Appel de Francfort des avocats allemands de la défense, Francfort sur le Main, mai 2003

Nous, avocats allemands de la défense, membres des organisations et des associations d’avocats de la défense, de l’Association des avocats allemands (DAV) ainsi que des Avocats et avocats républicain(e)s (RAV), qui avons suivi dans le domaine du droit pénal, de façon critique et constructive, le débat de la commission européenne et de la convention pour la constitution européenne, considérons, après une rencontre début mai à Francfort, que le moment est venu de faire entendre notre voix :

 

Nous nous trouvons à un moment charnière pour la défense démocratique européenne !

Le processus de l’intégration européenne est issu pour nous de la tradition des Lumières européennes : un principe central de celles-ci est le respect de la liberté de chaque citoyen par tout dépositaire étatique ou supra étatique de la souveraineté. Ceci ne peut être garanti que par le strict respect des principes juridiques dérivés de l’idée de liberté. C’est uniquement dans celle-ci que s’enracine la sécurité des hommes.
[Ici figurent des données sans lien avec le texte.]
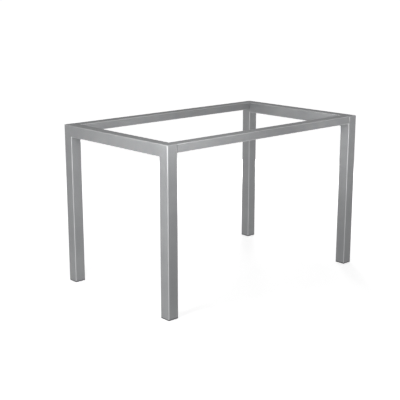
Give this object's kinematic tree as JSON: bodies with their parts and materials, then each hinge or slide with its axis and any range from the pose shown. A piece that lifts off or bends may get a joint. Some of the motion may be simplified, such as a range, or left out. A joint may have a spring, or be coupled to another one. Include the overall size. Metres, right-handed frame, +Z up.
{
  "type": "desk frame",
  "caption": "Open rectangular steel frame with square tube legs and flush top rails, made to carry a desk's worktop.",
  "frame": {"origin": "on the floor, under the middle of the frame", "axes": "+X along the long side, +Y from the front to the back, +Z up to the worktop"},
  "size_m": [1.13, 0.68, 0.7],
  "materials": {
    "silver_powder_coat": "satin silver-grey metallic powder coat",
    "grey_cap_plastic": "matt moulded polyethylene",
    "zinc_plated_steel": "bright zinc plating"
  },
  "bodies": {
    "root": {"front_left_leg": "silver_powder_coat", "back_left_leg": "silver_powder_coat", "front_right_leg": "silver_powder_coat", "back_right_leg": "silver_powder_coat", "left_end_rail": "silver_powder_coat", "right_end_rail": "silver_powder_coat", "left_inner_welds": "silver_powder_coat", "right_inner_welds": "silver_powder_coat", "front_long_rail": "silver_powder_coat", "back_long_rail": "silver_powder_coat", "front_left_spigot": "silver_powder_coat", "back_left_spigot": "silver_powder_coat", "front_right_spigot": "silver_powder_coat", "back_right_spigot": "silver_powder_coat", "front_left_foot_cap": "grey_cap_plastic", "back_left_foot_cap": "grey_cap_plastic", "front_right_foot_cap": "grey_cap_plastic", "back_right_foot_cap": "grey_cap_plastic", "rail_screws": "zinc_plated_steel", "spigot_weld_nuts": "zinc_plated_steel"}
  },
  "joints": []
}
En tant qu’avocats de la défense, notre tâche consiste à défendre, à renforcer et à protéger les droits de l’individu contre la supériorité du contrôle et des moyens de contraintes étatiques. C’est avec inquiétude que nous constatons que ce point de vue est peu pris en compte dans le processus d’unification européenne et qu’il risque même de disparaître complètement.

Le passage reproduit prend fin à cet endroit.